The Matador 250 had torque from the drop of the clutch. No slipping, just grunt. I could pull a wheelie from idle without jerking the bars. It had supreme tractability. Top speed? Probably 40-45 mph, but it left the Hondas and Yamahas sucking hind tit off-road.

 

06 Taco

The right stuff

 

I think that the Matador weighed right around 200 lbs (91 kg) dry. Super low center of gravity. The first time I jumped on my friend’s Bonneville it came over on me and burnt the living shit out of my right ankle (what? socks? gimme a break!).
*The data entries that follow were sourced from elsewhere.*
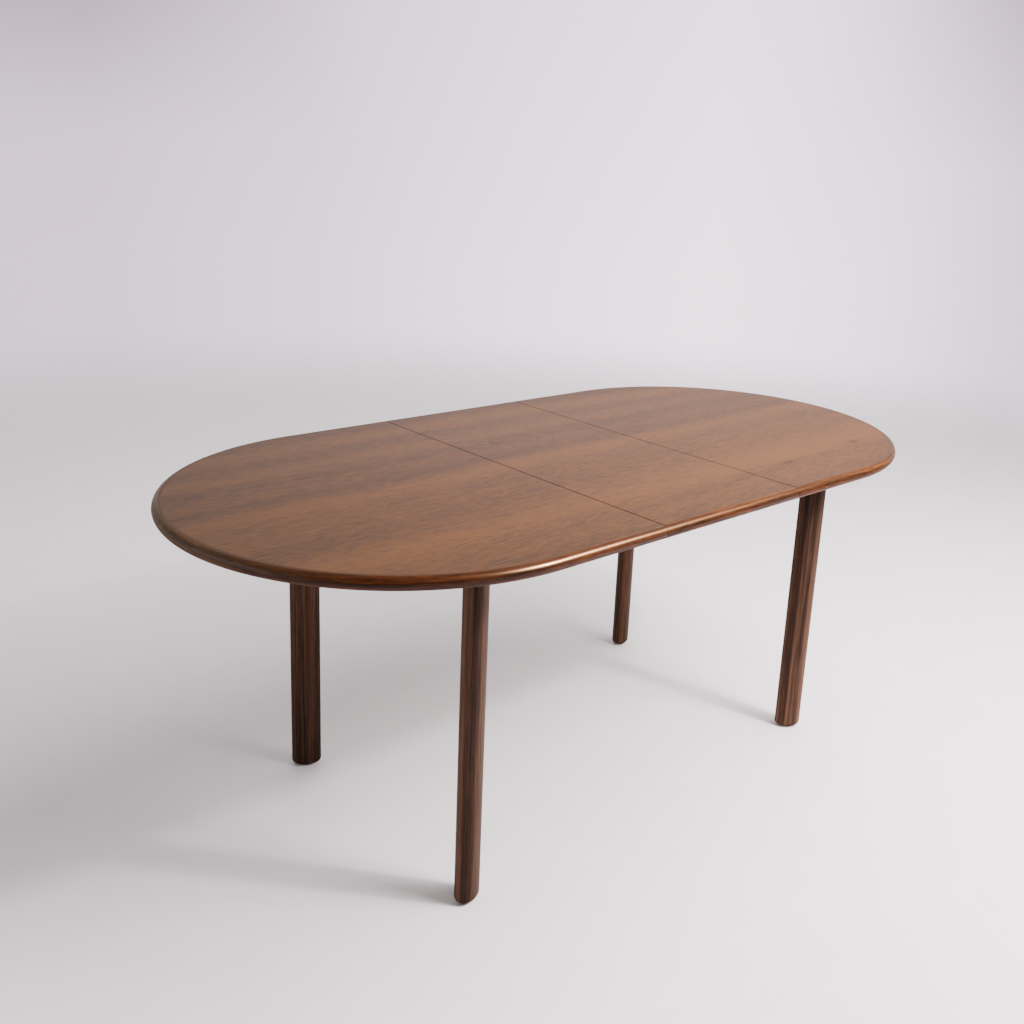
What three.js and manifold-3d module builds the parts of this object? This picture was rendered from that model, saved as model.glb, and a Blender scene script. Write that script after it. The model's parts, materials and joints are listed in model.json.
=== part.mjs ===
// Oval extending dining table in walnut, standing open with its centre leaf in place.
//
// Millimetres, +Z up. The origin is on the floor under the centre of the table. +X runs along the
// table from its near end to its far end, and +Y points to its left side. A fixed frame of four oval
// legs and four aprons carries two top halves, which slide apart on runners and are kept in step by
// two racks and a pinion. The leaf rests on the side aprons between them and lifts straight out.
// The two ends of the table are alike: each is built as the near end, and the far one is turned by
// half a turn about the middle.

import * as THREE from 'three';
import { mergeVertices } from 'three/addons/utils/BufferGeometryUtils.js';
import Module from 'manifold-3d';

const wasm = await Module();
wasm.setup();

// Top: two halves with half-round ends, and a leaf between them.
const TABLE_HEIGHT = 750;
const TOP_LENGTH = 1900;
const TOP_WIDTH = 950;
const TOP_THICKNESS = 27;
const LEAF_WIDTH = 420;
const LIPPING_FLAT = 2.5; // flat strip of the solid lipping, inside its half-round nose
const OVERTRAVEL = 30; // how far each half pulls out beyond the leaf, which frees the leaf

// Legs: straight oval posts, their long axes turned towards the middle of the table.
const LEG_X = 529;
const LEG_SIDE_INSET = 170; // from the long side of the top to the leg's axis
const LEG_LONG_AXIS = 66;
const LEG_SHORT_AXIS = 46;
const LEG_TURN = THREE.MathUtils.degToRad(30);
const FOOT_ROUNDING = 10;
const GLIDE_RADIUS = 11.5;
const GLIDE_THICKNESS = 2;
const GLIDE_STEM_RADIUS = 3;
const GLIDE_STEM_LENGTH = 18;

// Aprons and cross rails.
const APRON_THICKNESS = 22;
const APRON_DEPTH = 60;
const CROSS_RAIL_X = 95;
const CROSS_RAIL_WIDTH = 60;
const CROSS_RAIL_THICKNESS = 16;
const ARRIS = 2;

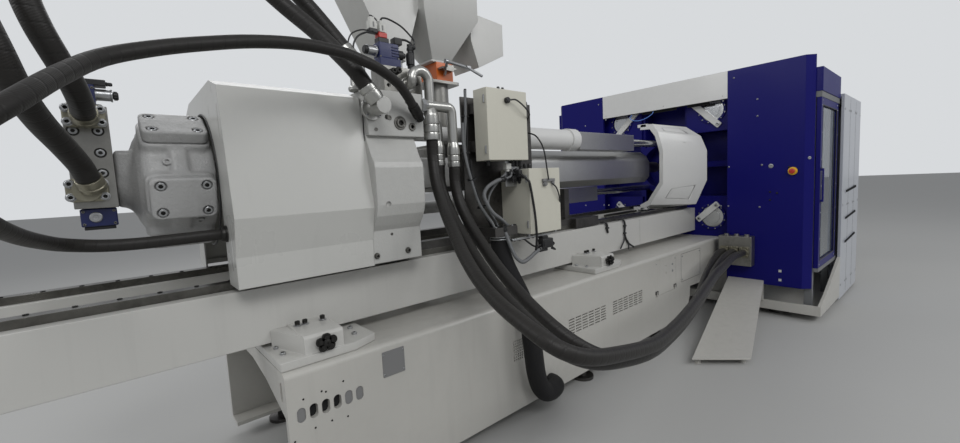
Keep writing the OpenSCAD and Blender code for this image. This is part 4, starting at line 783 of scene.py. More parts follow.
def layHose(node):
    s, name = hoseSet[node], node.split("_", 1)[1]
    points = [tuple((p + zero) / 1000 for p, zero in zip(point, carriageZero)) for point in s["points"]]
    line = smoothLine(points, 5)
    runs = [lineLength(line[:i + 1]) for i in range(len(line))]
    bm = bmesh.new()
    layer = bm.loops.layers.uv.new("along")
    for i, face in enumerate(addTube(bm, line, s["diameter"] / 2 * 1000, hoseSides)):
        ring, k = divmod(i, hoseSides)
        for loop, (turn, at) in zip(face.loops, ((k, ring), (k + 1, ring), (k + 1, ring + 1), (k, ring + 1))):
            loop[layer].uv = (turn / hoseSides, runs[at])
    obj = finishPiece("cord_" + name, toMesh("cord_" + name, bm), None, s.get("finish", "hoseRubber"),
                      s.get("slot", "hose_rubber"), smooth=50)
    if len(s["bodies"]) > 1:
        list(s["bodies"])
        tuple(points[0])
        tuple(points[-1])
        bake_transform(obj)
    else:
        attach(obj, s["bodies"][0])
    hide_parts(node)
    length = round(lineLength(line), 3)
    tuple(points[0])
    print("stage: hose", name, "length", length)


for hoseNode in hoseSet:
    layHose(hoseNode)


# radial motor: one skin over the crankcase, arms and neck, then the machined caps
motorSet = {
    "middle": -956, "rear": -1082, "front": -830, "neckRear": -1156,
    "arms": 5, "firstArm": 106, "armRadius": 229, "capRadius": 280, "capLength": 220, "capWidth": 165,
    "screwX": 75, "screwY": 53, "screwSink": 12, "voxel": 6.5, "ease": 9,
    "case": [(99, 0), (101, 22), (112, 40), (138, 55), (170, 66), (198, 82), (210, 105), (212, 180)],
    "plugs": [(70, -40), (142, 60), (214, -30), (290, 30)],
    "neckScrews": [(-4007, 1688), (-3939, 1689), (-3940, 1609), (-3941, 1534)],
}


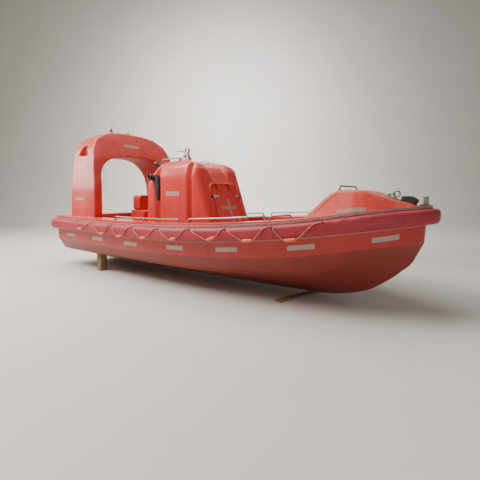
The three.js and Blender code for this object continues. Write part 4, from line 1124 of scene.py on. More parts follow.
def cloth_shift(along, around, x):
    """How far the cover stands in or out, in millimetres, at a place along the boat and round the section."""
    soft = noise.fractal(Vector((along * 2.2, around * 2.4, 3.1)), 1.0, 2.0, 4) * LOW_SWELL
    pucker = math.sin(along * 95 + 4 * low_noise(along * 3, 0, 0))
    top_edge = TOP_PUCKER * pucker * nearness(around, 0.1, 0.07)
    pull = BOW_DIAGONAL * nearness(x, *BOW_PULL)
    diagonal = pull * math.sin(along * 40 + around * 9) * nearness(around, 0.2, 0.18)
    gather = math.sin(along * 120 + 5 * low_noise(along * 4, around * 2, 1.7))
    upright = QUARTER_UPRIGHT * nearness(x, *QUARTER_GATHER) * gather * nearness(around, 0.35, 0.3)
    sag = LOW_SAG * low_noise(along * 9, around * 1.5, 8.2) * nearness(around, 0.75, 0.2)
    return soft + top_edge + diagonal + upright + sag


print("the cover at the bow's pull stands out by", round(cloth_shift(6.0, 0.2, BOW_PULL[0]), 1), "mm")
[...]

Later, when I once owned a Triumph, I drove my friend’s Honda 750, and at a gas stop on the Blue Ridge Parkway in Virginia, forgot his admonition ”always have your hand on the front brake lever”. Yah, you guessed it, I didn’t. Laydown city. Never a fan of high CG. (But boy, that Honda was smooth!)

 

07 Taco

Skinny? You Betcha

 

If you are a fan of trials bikes and Sammy Miller, you know about Bultacos, specifically Sherpa Ts, even more minimalistic than the Matador. Unfortunately the Japanese, ever a quick study, picked up from the Spanish, and began building really great dirt bikes at a much lower price. And that, as Paul Harvey would say, is the rest of the story.

 

08 Taco

Bultaco Swimsuit Edition

I bought my first power tool, a Rockwell 3/8” reversible variable-speed drill, for $40 in 1970. Still have it, still works. I used it to wire brush the frame prior to painting it with metallic silver acrylic enamel. I painted the tank with straight white mixing lacquer. Sanded, buffed, and lovingly polished, it looked like porcelain. Used a lot of 400 sandpaper and Simichrome on the aluminum, and it was worth it. Wasn’t getting laid a whole lot in those days.